Tra il 1942 e il 1943 il gruppo della Rosa Bianca scrive e diffonde sei volantini, curando la diffusione per posta e recapitando a casa di cittadini tedeschi e austriaci i messaggi di accusa al regime. I testi dei volantini non sono semplici proclami ma incitano a una presa di coscienza da parte della popolazione e lasciano trasparire l’influenza filosofica e l’insegnamento etico di autori come Dostoevskij, Schiller, Goethe, Novalis, ma anche Platone, Aristotele, Lao-Tze. Tra tutte le fonti, la più rilevante è la Bibbia: l’ispirazione cristiana dei partecipanti alla Rosa Bianca è infatti l’elemento centrale e più caratteristico. Tutti cristiani ma appartenenti a diverse confessioni: cattolici, protestanti, ortodossi. Differenti ma uniti nel tentativo di rilanciare quegli ideali che avevano fondato la cultura tedesca, al di là delle meschine e deliranti appropriazioni operate dal regime nazista. Pur non essendo riuscito a diventare un gruppo strutturato, privo di collegamenti con altri gruppi di opposizione, la Rosa Bianca offre una testimonianza di resistenza al nazismo che vuole suscitare una riflessione e una presa di posizione da parte di coloro che, secondo i giovani membri del gruppo, hanno il dovere di comprendere e condannare la barbarie.

pic/430x645.jpeg
Busto di Sophie Scholl conservato nel Walhalla, monumento in cui vengono ricordate importanti personalità tedesche (Donaustauf)

Il 18 febbraio 1943 Sophie e Hans stanno distribuendo alcuni volantini all’Università di Monaco. Le lezioni sono ancora in corso e, senza farsi scoprire, lasciano i volantini in punti strategici, là dove gli studenti li potranno trovare. Rimangono alcune copie e Sophie ha un’idea: sale all’ultimo piano e, sporgendosi dalla balaustra, lancia i volantini giù nell’atrio dell’Università. In quel momento gli studenti escono dalle lezioni. Il custode Jakob Schmid coglie in flagrante i due fratelli e li consegna alla polizia. Iniziano quattro giorni di interrogatorio in cui Sophie e Hans mantengono un contegno sorprendente: come avevano stabilito con i compagni, dichiarano alla Gestapo di essere gli unici responsabili della ideazione e diffusione dei volantini. Sophie in particolare si distingue per il coraggio e la determinazione con cui difende il proprio operato. “Sono in tanti a pensare quello che noi abbiamo detto e scritto – afferma durante l’interrogatorio – solo che non osano esprimerlo a parole”. Anche se intorno a lei molti si sono ridotti a sopportare l’ingiustizia e la brutalità del regime, Sophie non può, non vuole trascurare ciò che le dice la coscienza.
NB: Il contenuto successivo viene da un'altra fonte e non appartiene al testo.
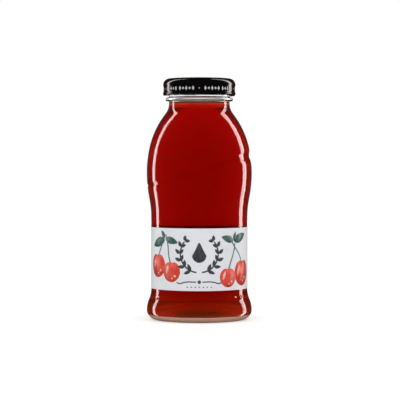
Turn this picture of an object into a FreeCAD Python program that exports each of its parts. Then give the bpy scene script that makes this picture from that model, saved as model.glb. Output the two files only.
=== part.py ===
import FreeCAD, Part
import math
import os

# A small glass juice bottle with a wrap-round paper label and a lacquered twist-off lid.
# Millimetres. +Z is up and the origin is the middle of the ring that the bottle stands on.
# The front of the label faces -Y. The slanted shoulder groove is widest and highest at +X.

# Glass bottle, outside
glass_height = 134.75  # bearing ring to sealing rim
body_diameter = 58.9  # heel and belly, the two widest rings
heel_radius = 5.5  # corner between the heel and the base
bearing_width = 2.4  # flat ring that the bottle stands on
push_up = 3.0  # height of the domed base above the bearing ring
panel_depth = 2.5  # how far the label panel lies in from the heel and the belly
panel_bottom = 17.6
panel_top = 56.9
belly_height = 82.4
heel_share = 0.48  # part of the foot's S-curve that bulges out
belly_share = 0.45  # part of the belly's S-curve that curves in

# Shoulder: two bulging arcs and one hollow arc that turns up into the neck
shoulder_tightening = 0.75  # radius of the upper bulging arc over that of the lower one
shoulder_split = 1 / 3  # part of the shoulder's slope that the lower bulging arc makes
shallowest_slope = 1.0  # degrees between which the full slope is looked for
steepest_slope = 89.0
slope_halvings = 44
neck_sweep = 9.5  # radius of the hollow arc
neck_land = 0.8  # straight neck below the bead

# Finish: the mouth of the bottle, from the bead to the sealing rim
finish_diameter = 34.2
neck_relief = 0.15  # how much slimmer the neck is than the finish, on the radius
bead_reach = 1.7
bead_nose = 0.7
bead_slope = 52.0  # degrees that the bead's top leans in from upright
bead_fillet = 0.4
bead_drop = 3.8  # lid's lower edge down to the bead's underside
rim_round = 1.0
bore_round = 0.9

# Glass bottle, inside
wall = 2.8
heel_thickening = 0.3  # how much thicker the heel is than the wall
cavity_corner = 5.0
floor_glass = 3.2  # under the lowest ring of the floor
floor_centre_glass = 3.0

# Shoulder groove: a slanted ring that narrows from the right side to the left
groove_height = 82.3  # where its plane crosses the axis
groove_slant = 16.0  # degrees up towards +X
groove_deep = 0.93
groove_shallow = 0.09
groove_wide_radius = 9.0  # radius of its hollow section where it is deepest
groove_narrow_radius = 3.0
groove_fading = 2.5  # how much sooner the depth fades towards the left than the width
groove_sections = 24

# Juice
fill_drop = 13.75  # sealing rim down to the surface of the juice

# Paper label
paper = 0.15
label_gap_below = 0.2  # from the lower edge of the panel
label_gap_above = 4.9  # from the upper edge of the panel
label_lap = 18.0  # degrees of glued overlap
label_seam = 90.0  # direction of the middle of the overlap: the back
lap_sink = 0.075  # how far the lapping end is pressed into the paper under it

# Twist-off lid, pressed from tinplate
lid_sheet = 0.25
lid_height = 9.2
thread_reach = 1.5  # room that the glass thread takes outside the finish
skirt_clearance = 1.19
lid_corner = 3.6
shoulder_swell = 0.25
swell_height = 1.2
well_clearance = 0.45  # between the sunk middle of the lid and the bore
well_depth = 0.8
well_ramp = 1.4
button_radius = 5.0
button_depth = 0.45
button_ramp = 2.6
curl_radius = 0.75
curl_flare = 0.33
flare_height = 1.0
curl_turn = 250.0
lug_count = 4
lug_azimuth = -71.5  # of the first lug, in degrees from the front towards +X
lug_plan_radius = 6.0
lug_tip_bite = 0.7  # how far the tip reaches in under the thread
lug_hang = 0.45  # below the curl
lug_thickness = 1.55
lug_skin = 0.12  # how far the lug stays inside the outer face of the curl
lug_round = 0.3

body_r = body_diameter / 2
panel_r = body_r - panel_depth
finish_r = finish_diameter / 2
neck_r = finish_r - neck_relief
bore_r = neck_r - wall
bead_r = finish_r + bead_reach
lid_top = glass_height + lid_sheet
lid_bottom = lid_top - lid_height
bead_bottom = lid_bottom - bead_drop
neck_top = bead_bottom - neck_land
skirt_r = finish_r + thread_reach + skirt_clearance + lid_sheet
UP = FreeCAD.Vector(0, 0, 1)
CENTRE = FreeCAD.Vector(0, 0, 0)


def direction(degrees):
    """Unit vector in the half section: 0 points straight out, 90 straight up."""
    angle = math.radians(degrees)
    return FreeCAD.Vector(math.cos(angle), 0, math.sin(angle))


class Outline:
    """Tangent lines and arcs drawn in the half section of radius (X) and height (Z)."""

    def __init__(self, radius, height, heading):
        self.start = FreeCAD.Vector(radius, 0, height)
        self.first_heading = heading
        self.tip = self.start
        self.heading = heading
        self.moves = []
        self.edges = []

    def line(self, length):
        end = self.tip + direction(self.heading) * length
        self.edges.append(Part.makeLine(self.tip, end))
        self.moves.append(("line", length, 0))
        self.tip = end
        return self

    def bend(self, radius, turn):
        """An arc of that radius; a positive turn, in degrees, goes left."""
        side = math.copysign(90, turn)
        centre = self.tip + direction(self.heading + side) * radius
        outward = self.heading - side
        middle = centre + direction(outward + turn / 2) * radius
        end = centre + direction(outward + turn) * radius
        self.edges.append(Part.Arc(self.tip, middle, end).toShape())
        self.moves.append(("bend", radius, turn))
        self.tip = end
        self.heading += turn
        return self

    def ogee(self, ahead, aside, share=0.5):
        """Two opposite arcs that end parallel, so far ahead and so far to the left.

        share is the part of the S-curve that its first arc takes.
        """
        turn = 2 * math.degrees(math.atan2(aside, ahead))
        radii = abs(ahead / math.sin(math.radians(turn)))
        return self.bend(radii * share, turn).bend(radii * (1 - share), -turn)

    def beside(self, gap):
        """The parallel outline that lies to the right by the gap."""
        start = self.start + direction(self.first_heading - 90) * gap
        copy = Outline(start.x, start.z, self.first_heading)
        for kind, size, turn in self.moves:
            if kind == "line":
                copy.line(size)
            else:
                copy.bend(size + math.copysign(gap, turn), turn)
        return copy


def revolved(edges):
    """The solid of revolution about the bottle's axis of a closed loop of edges."""
    wire = Part.Wire(Part.__sortEdges__(edges))
    return Part.Face(wire).revolve(CENTRE, UP, 360)


def shoulder_arcs():
    """Radius of the lower bulging arc and full slope of the shoulder, in degrees.

    They are found by halving, so that the arcs run from the belly to the neck.
    """
    rise = neck_top - belly_height
    draw_in = body_r - neck_r

    def lower_radius(slope):
        first = math.sin(slope * shoulder_split)
        bulge = first + shoulder_tightening * (math.sin(slope) - first)
        return (rise - neck_sweep * math.sin(slope)) / bulge

    def drawn_in(slope):
        first = math.cos(slope * shoulder_split)
        bulge = 1 - first + shoulder_tightening * (first - math.cos(slope))
        return lower_radius(slope) * bulge + neck_sweep * (1 - math.cos(slope))

    shallow = math.radians(shallowest_slope)
    steep = math.radians(steepest_slope)
    for _ in range(slope_halvings):
        middle = (shallow + steep) / 2
        if drawn_in(middle) < draw_in:
            shallow = middle
        else:
            steep = middle
    return lower_radius(steep), math.degrees(steep)


def side_to_neck(outline, inset):
    """Draws the panel, belly and shoulder up to the bead, moved inwards by the inset."""
    radius, slope = shoulder_arcs()
    first = slope * shoulder_split
    outline.line(panel_top - panel_bottom)
    outline.ogee(belly_height - panel_top, -panel_depth, belly_share)
    outline.bend(radius - inset, first)
    outline.bend(radius * shoulder_tightening - inset, slope - first)
    outline.bend(neck_sweep + inset, -slope)
    outline.line(neck_land)


def outside():
    """Outer half section, from the middle of the base to the flat of the sealing rim."""
    flat_start = body_r - heel_radius - bearing_width
    outline = Outline(0, push_up, 0)
    outline.ogee(flat_start, -push_up)
    outline.line(bearing_width)
    outline.bend(heel_radius, 90)
    outline.ogee(panel_bottom - heel_radius, panel_depth, heel_share)
    side_to_neck(outline, 0)
    outline.bend(bead_fillet, -90)
    outline.line(bead_r - neck_r - bead_fillet - bead_nose)
    outline.bend(bead_nose, 90 + bead_slope)
    slope = math.radians(bead_slope)
    last_fillet = bead_fillet * (1 - math.cos(slope))
    outline.line((outline.tip.x - finish_r - last_fillet) / math.sin(slope))
    outline.bend(bead_fillet, -bead_slope)
    outline.line(glass_height - rim_round - outline.tip.z)
    outline.bend(rim_round, 90)
    return outline


def inside():
    """Inner half section, from the middle of the floor to the flat of the sealing rim."""
    centre_height = push_up + floor_centre_glass
    heel_r = body_r - wall - heel_thickening
    corner_top = floor_glass + cavity_corner
    outline = Outline(0, centre_height, 0)
    outline.ogee(heel_r - cavity_corner, floor_glass - centre_height)
    outline.bend(cavity_corner, 90)
    outline.ogee(panel_bottom - corner_top, panel_depth - heel_thickening)
    side_to_neck(outline, wall)
    outline.line(glass_height - bore_round - bead_bottom)
    outline.bend(bore_round, -90)
    return outline


def groove_ring():
    """Ring-shaped tool whose round section follows the outside of the glass.

    Its sections stand on a slanted ellipse and shrink from the right side to the left.
    """
    slant = math.tan(math.radians(groove_slant))
    sections = []
    for number in range(groove_sections):
        azimuth = 2 * math.pi * number / groove_sections
        share = (1 + math.cos(azimuth)) / 2
        depth = groove_shallow + (groove_deep - groove_shallow) * share**groove_fading
        radius = groove_narrow_radius + (groove_wide_radius - groove_narrow_radius) * share
        height = groove_height + body_r * math.cos(azimuth) * slant
        out = FreeCAD.Vector(math.cos(azimuth), math.sin(azimuth), 0)
        along = FreeCAD.Vector(-math.sin(azimuth), math.cos(azimuth), 0)
        surface, lean = outside_at(height)
        normal = out * math.cos(lean) + UP * math.sin(lean)
        middle = out * surface + UP * height + normal * (radius - depth)
        circle = Part.makeCircle(radius, middle, along)
        sections.append(Part.Wire(circle))
    return Part.makeLoft(sections, True, False, True)


def outside_at(height):
    """Radius of the belly or shoulder at a height, and how far its normal leans up."""
    radius, slope = shoulder_arcs()
    if height < belly_height:
        rise = belly_height - panel_top
        turn = 2 * math.atan2(panel_depth, rise)
        radius = rise / math.sin(turn) * (1 - belly_share)
    sine = (height - belly_height) / radius
    return body_r - radius * (1 - math.sqrt(1 - sine * sine)), math.asin(sine)


def glass_bottle():
    """Blown glass: one revolved wall, less the slanted groove."""
    outer = outside()
    inner = inside()
    base = Part.makeLine(outer.start, inner.start)
    rim = Part.makeLine(inner.tip, outer.tip)
    glass = revolved(outer.edges + [rim] + inner.edges + [base])
    return glass.cut(groove_ring())


def juice():
    """All that the bottle holds, from its floor to a flat surface in the neck."""
    inner = inside()
    top = FreeCAD.Vector(0, 0, glass_height)
    lid_side = Part.makeLine(inner.tip, top)
    axis = Part.makeLine(top, inner.start)
    cavity = revolved(inner.edges + [lid_side, axis])
    return cavity.common(Part.makeCylinder(body_r, glass_height - fill_drop))


def label():
    """A strip of paper wrapped round the panel, its end glued over its start at the back."""
    bottom = panel_bottom + label_gap_below
    height = panel_top - label_gap_above - bottom
    foot = UP * bottom
    wrap = Part.makeCylinder(panel_r + paper, height, foot)
    wrap = wrap.cut(Part.makeCylinder(panel_r, height, foot))
    end = Part.makeCylinder(panel_r + 2 * paper, height, foot, UP, label_lap)
    end = end.cut(Part.makeCylinder(panel_r + paper - lap_sink, height, foot))
    end.rotate(CENTRE, UP, label_seam - label_lap / 2)
    return wrap.fuse(end).removeSplitter()


def lid_face():
    """Outer face of the lid, from the sunk button over the corner to the rolled edge."""
    well_top = lid_top - well_depth
    well_r = bore_r - well_clearance
    corner_r = skirt_r + shoulder_swell
    straight = lid_height - lid_corner - swell_height - flare_height - curl_radius
    outline = Outline(0, well_top - button_depth, 0)
    outline.line(button_radius)
    outline.ogee(button_ramp, button_depth)
    outline.line(well_r - well_ramp - outline.tip.x)
    outline.ogee(well_ramp, well_depth)
    outline.line(corner_r - lid_corner - outline.tip.x)
    outline.bend(lid_corner, -90)
    outline.ogee(swell_height, -shoulder_swell)
    outline.line(straight)
    outline.ogee(flare_height, curl_flare)
    outline.bend(curl_radius, -curl_turn)
    return outline


def lug(azimuth):
    """A stretch of the rolled edge pressed flat and inwards, which grips the thread."""
    tip_r = finish_r + thread_reach - lug_tip_bite
    outer_r = skirt_r + curl_flare - lug_skin
    foot = UP * (lid_bottom - lug_hang)
    tab = Part.makeCylinder(lug_plan_radius, lug_thickness, foot)
    tab.translate(FreeCAD.Vector(tip_r + lug_plan_radius, 0, 0))
    tab = tab.common(Part.makeCylinder(outer_r, lug_thickness, foot))
    tab = tab.makeFillet(lug_round, tab.Edges)
    tab.rotate(CENTRE, UP, azimuth - 90)
    return tab


def lid():
    """Pressed lid of one thickness of sheet, with its lugs."""
    face = lid_face()
    back = face.beside(lid_sheet)
    middle = Part.makeLine(face.start, back.start)
    edge = Part.makeLine(face.tip, back.tip)
    shell = revolved(face.edges + [edge] + back.edges + [middle])
    for number in range(lug_count):
        shell = shell.fuse(lug(lug_azimuth + number * 360 / lug_count))
    return shell.removeSplitter()


os.makedirs("parts", exist_ok=True)
pieces = {
    "glass_bottle": glass_bottle(),
    "juice": juice(),
    "label": label(),
    "lid": lid(),
}
for name, shape in pieces.items():
    solids = shape.Solids
    box = shape.optimalBoundingBox(False)
    print(name, len(solids), "solid, volume", round(shape.Volume), "mm3, valid", shape.isValid())
    print("  radius", round(box.XMax, 2), "height", round(box.ZMin, 2), "to", round(box.ZMax, 2))
    solids[0].exportStep("parts/" + name + ".step")
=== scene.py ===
import bmesh
import bpy
import math
from mathutils import Matrix, Vector


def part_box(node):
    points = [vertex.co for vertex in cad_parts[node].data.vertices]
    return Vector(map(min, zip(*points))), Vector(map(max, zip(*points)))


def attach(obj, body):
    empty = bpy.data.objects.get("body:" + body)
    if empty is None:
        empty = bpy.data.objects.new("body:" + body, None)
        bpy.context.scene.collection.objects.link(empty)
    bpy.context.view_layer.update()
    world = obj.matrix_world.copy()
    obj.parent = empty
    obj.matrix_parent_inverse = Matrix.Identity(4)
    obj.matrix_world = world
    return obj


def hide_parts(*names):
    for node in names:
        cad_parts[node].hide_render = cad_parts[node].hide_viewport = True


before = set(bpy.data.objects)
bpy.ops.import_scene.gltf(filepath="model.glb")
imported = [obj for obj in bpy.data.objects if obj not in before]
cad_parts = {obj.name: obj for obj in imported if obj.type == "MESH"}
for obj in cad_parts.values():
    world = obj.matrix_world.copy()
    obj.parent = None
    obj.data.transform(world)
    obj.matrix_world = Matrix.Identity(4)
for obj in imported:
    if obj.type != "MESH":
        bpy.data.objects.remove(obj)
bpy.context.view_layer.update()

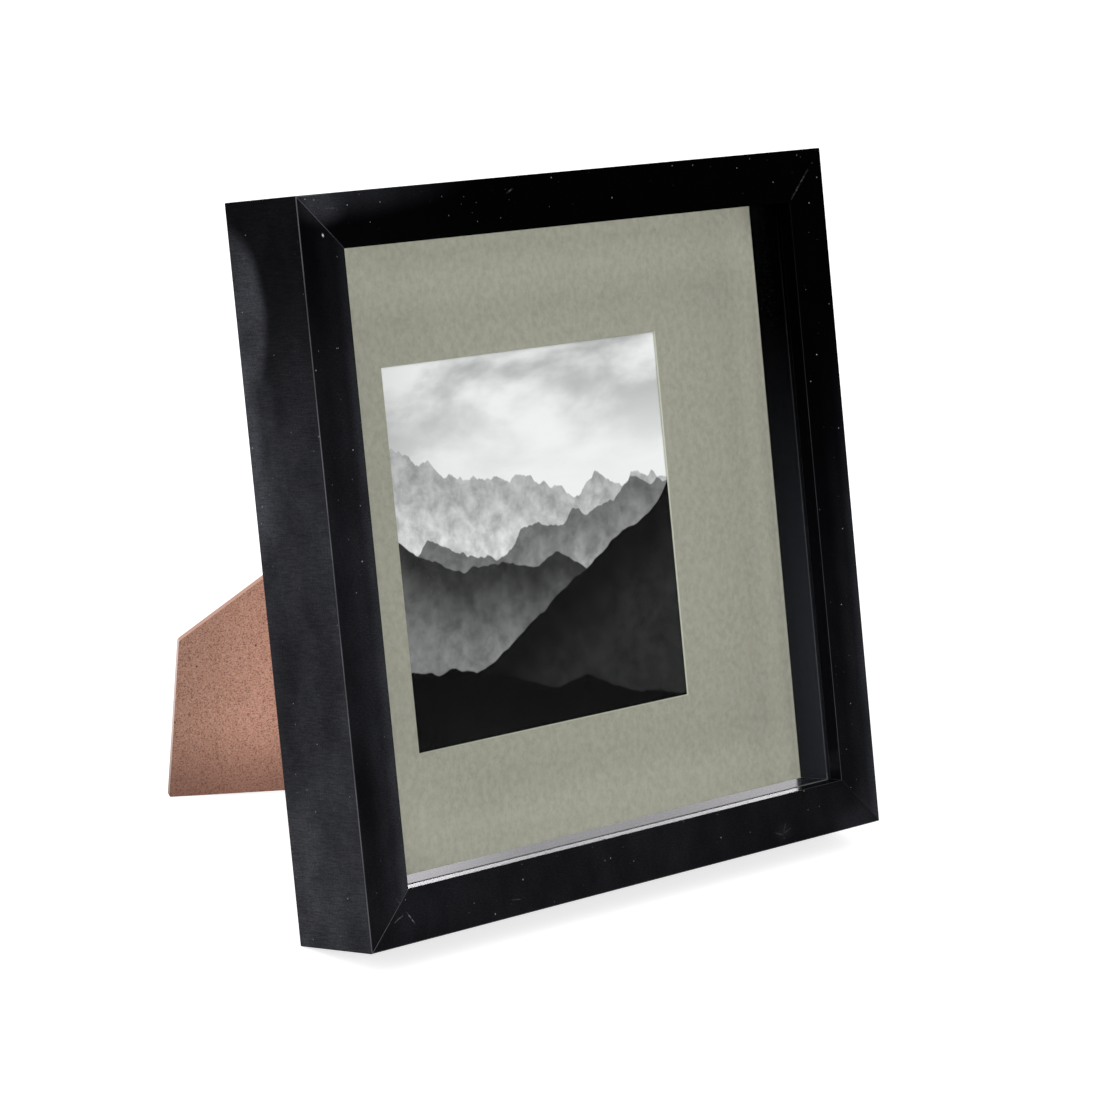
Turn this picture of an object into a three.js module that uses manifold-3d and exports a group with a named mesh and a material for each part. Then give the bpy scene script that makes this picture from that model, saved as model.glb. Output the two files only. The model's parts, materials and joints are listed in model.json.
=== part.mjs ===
// Shadow box picture frame, standing on its easel strut.
// Millimetres. The frame is modelled upright and square, then leaned back on its strut:
// +X is to the viewer's right, +Y runs from the glass to the back, +Z is up.
import * as THREE from "three";
import { mergeVertices } from "three/addons/utils/BufferGeometryUtils.js";
import Module from "manifold-3d";

const wasm = await Module();
wasm.setup();

// Glass, mount and the frame around them
const GLASS_SIDE = 254;
const GLASS_THICKNESS = 1.2;
const GLASS_ARRIS = 0.3;
const LIP_OVERLAP = 5.2;
const LIP_THICKNESS = 6.6;
const FACE_WIDTH = 21.2;
const FRAME_DEPTH = 42.4;
const REBATE_PLAY = 1.5;
const RAIL_EDGE_RADIUS = 0.6;

// Clearances
const SEAT_GAP = 0.3;
const SLOT_GAP = 0.25;
const RUNNING_GAP = 0.15;

// The spacer that holds the mount back from the glass, and the stack behind it
const SPACER_DEPTH = 15.4;
const SPACER_CHAMFER = 0.3;
const MOUNT_THICKNESS = 0.6;
const APERTURE_WIDTH = 148.5;
const APERTURE_HEIGHT = 150.5;
const APERTURE_SHIFT = -14.5;
const APERTURE_DROP = 0.9;
const WINDOW_BEVEL = 0.35;
const PRINT_MARGIN = 3;
const PRINT_THICKNESS = 0.3;
const CARD_THICKNESS = 2.6;
const PANEL_THICKNESS = 3;

// V-shaped steel nails driven across the mitres from behind
const NAIL_LEG = 4.8;
const NAIL_THICKNESS = 0.6;
const NAIL_HEIGHT = 7.5;
const NAIL_SETS = { outer: 2.4, inner: 8.4 };

// Turn tabs on the panel, with their tips in a saw kerf round the rebate
const TAB_THICKNESS = 1;
const TAB_WIDTH = 9;
const TAB_INSET = 10;
const TAB_TAIL = 12;
const TAB_LIFT = 3;
const KERF_DEPTH = 4;
const KERF_CLEARANCE = 0.5;
const TAB_NEAR = -25;
const TAB_FAR = 85;
const TAB_SPREAD = 70;

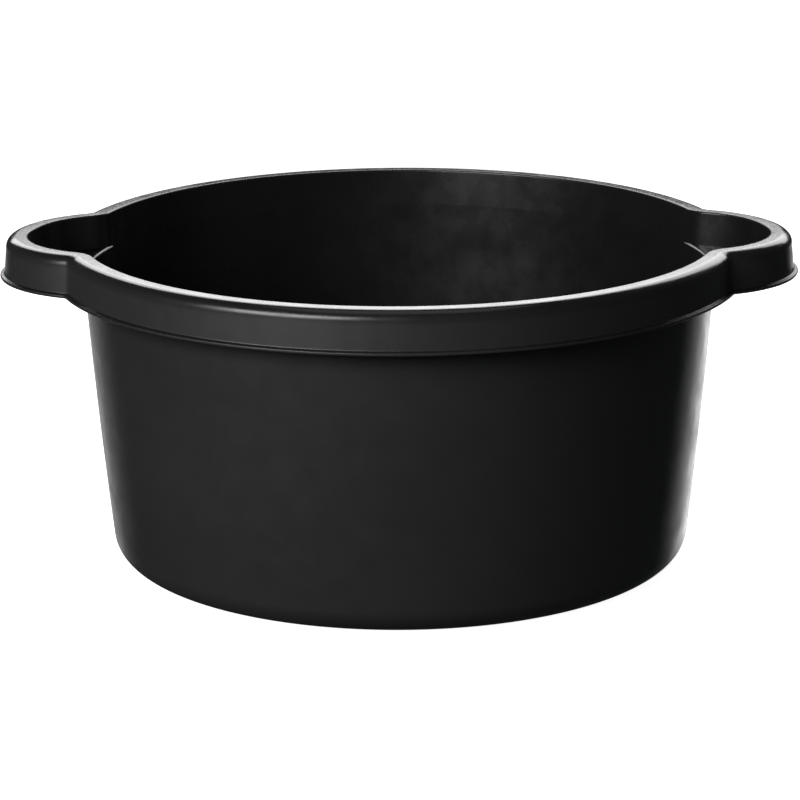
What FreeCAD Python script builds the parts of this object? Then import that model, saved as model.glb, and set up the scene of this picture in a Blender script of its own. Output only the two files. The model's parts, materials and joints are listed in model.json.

La profonda convinzione che la anima, la spinge a non indietreggiare davanti al pericolo. Dovendo decidere se seguire la propria convenienza o ciò che la sua coscienza riconosce chiaramente, Sophie non ha esitazioni e va incontro alla pena capitale, che avviene per decapitazione. Nei giorni precedenti all’esecuzione, Sophie e Hans danno prova di un coraggio e di una serenità che colpiscono gli altri prigionieri e perfino i carcerieri, i quali finiscono per solidarizzare con loro e concedono un ultimo incontro con i genitori.

Il 22 febbraio 1943 Hans e Sophie vengono condannati dal Tribunale del popolo e lo stesso giorno vengono giustiziati. Le ultime parole pronunciate da Sophie brillano come un’ultima manifestazione del primato della coscienza:

Come possiamo aspettarci che la giustizia prevalga quando non c'è quasi nessuno disposto a dare se stesso individualmente per una giusta causa? È una giornata di sole così bella, e devo andare, ma che importa la mia morte, se attraverso di noi migliaia di persone sono risvegliate e suscitate all'azione?